Speaking at the annual shareholder meeting of his Berkshire Hathaway Inc conglomerate, Buffett maintained that healthcare is a "tapeworm" on American businesses, hurting their ability to compete with rivals in other countries.

While there is no guarantee the venture between Amazon.com, Berkshire and JPMorgan, which collectively employ more than 1 million people, will succeed, Buffett said it is well positioned to try.

"I think we'll have a CEO within a couple of months," Buffett said. "We want our employees to get better medical services at lower cost ... The resistance will be unbelievable, and if we fail, at least we tried."

Amazon.com's reputation as a disruptor prompted investors in January, when the venture was announced, to sell shares of companies that might be hurt.

These included drugmakers, health insurers and pharmacy benefit managers (PBMs) such as CVS Health Corp and Express Scripts Holding Co.

Buffett said the goal was to challenge the entire healthcare industry, not individual segments.

Yet Charlie Munger, Buffett's longtime business partner and a Berkshire vice chairman, suggested that Democrats could take over Congress after November's elections and push for a national healthcare system financed by a single payer. Munger predicted that such a change would harm drug benefit managers.

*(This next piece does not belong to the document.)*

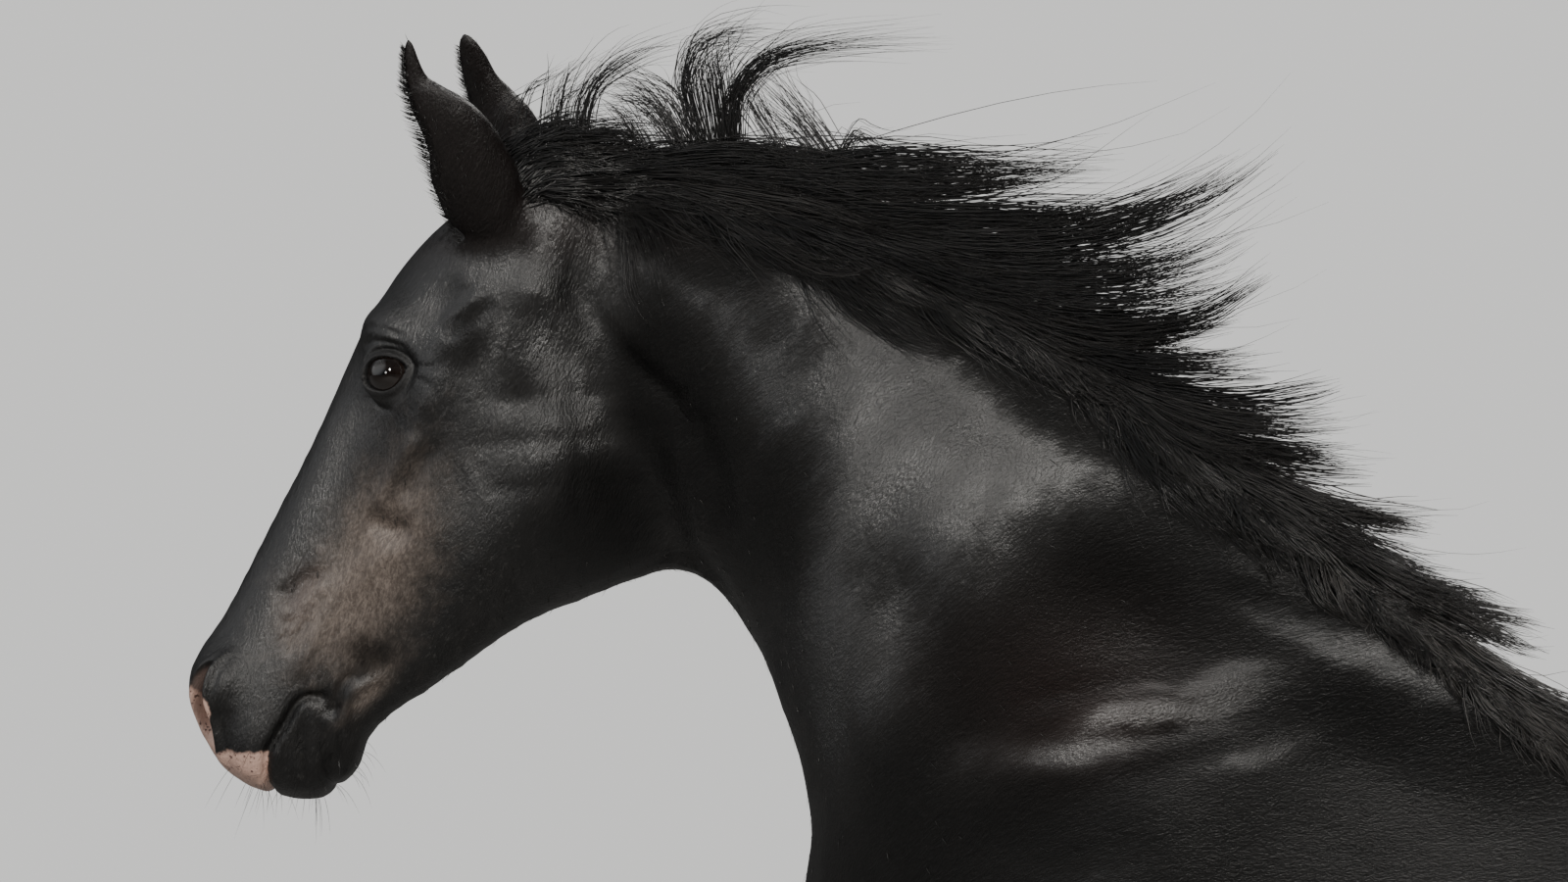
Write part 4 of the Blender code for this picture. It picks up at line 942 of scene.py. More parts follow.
def side_field(points):
    """Y of the left side in cells of X and Z, with holes filled from their neighbours."""
    grid = np.full(FIELD_SIZE, np.inf)
    cell = ((points[:, [0, 2]] - FIELD_LOW) / FIELD_CELL).astype(int)
    inside = ((cell >= 0) & (cell < FIELD_SIZE)).all(1)
    np.minimum.at(grid, tuple(cell[inside].T), points[inside, 1])
    grid = np.where(np.isfinite(grid), grid, np.nan)
    for _ in range(FILL_ROUNDS):
        around = np.stack([np.roll(grid, step, axis) for axis in (0, 1) for step in (-1, 1)])
        known = np.isfinite(around)
        mean = np.where(known, around, 0).sum(0) / np.maximum(known.sum(0), 1)
        grid = np.where(np.isnan(grid) & (known.sum(0) > 1), mean, grid)
    grid = np.where(np.isnan(grid), OPEN_AIR_Y, np.minimum(grid, OPEN_AIR_Y))
    for _ in range(BLUR_ROUNDS):
        grid = (grid + sum(np.roll(grid, step, axis) for axis in (0, 1) for step in (-1, 1))) / 5
    return grid


def side_at(grid, x, z):
    """The grid read between its cells."""
    p = (np.stack([x, z], -1) - FIELD_LOW) / FIELD_CELL - 0.5
    p = np.clip(p, 0, np.array(FIELD_SIZE) - 2.001)
    i = p.astype(int)
    t = p - i
    a, b = grid[i[..., 0], i[..., 1]], grid[i[..., 0] + 1, i[..., 1]]
    c, d = grid[i[..., 0], i[..., 1] + 1], grid[i[..., 0] + 1, i[..., 1] + 1]
    low = a + (b - a) * t[..., 0]
    return low + (c + (d - c) * t[..., 0] - low) * t[..., 1]


neck_side = side_field(bare_points)
print("neck's side at the crest", round(float(neck_side.min()), 3), "m at its widest")

# %% [markdown]
# The mane's own flow: the wind blows it back. Strands on top stream out behind the crest, and
# strands on the near side lie down along the neck first. A table gives, along the crest, the
# length and the angles at root and tip. Locks draw their strands together into points.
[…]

"I suspect that eventually, when Democrats control both houses of Congress and the White House, that we will get single-payer medical care, and I don’t think it’ll be much more friendly than any of the PBMs," Munger said.

Buffett, famed for his love of junk food, has said spiralling healthcare costs are responsible for 18 percent of U.S. gross domestic product, up from 5 percent in 1960, and he wants to slash a few percentage points off.

"We are attacking an industry moat," Buffett said.

Todd Combs, one of Buffett's investment deputies and a JPMorgan director, is working on the joint venture with Marvelle Sullivan Berchtold, a managing director of JPMorgan, and Beth Galetti, a senior vice president at Amazon.com.

"We want our employees to get better medical services at lower cost," Buffett said. "We're certainly going to give it a shot. We'll see what happens."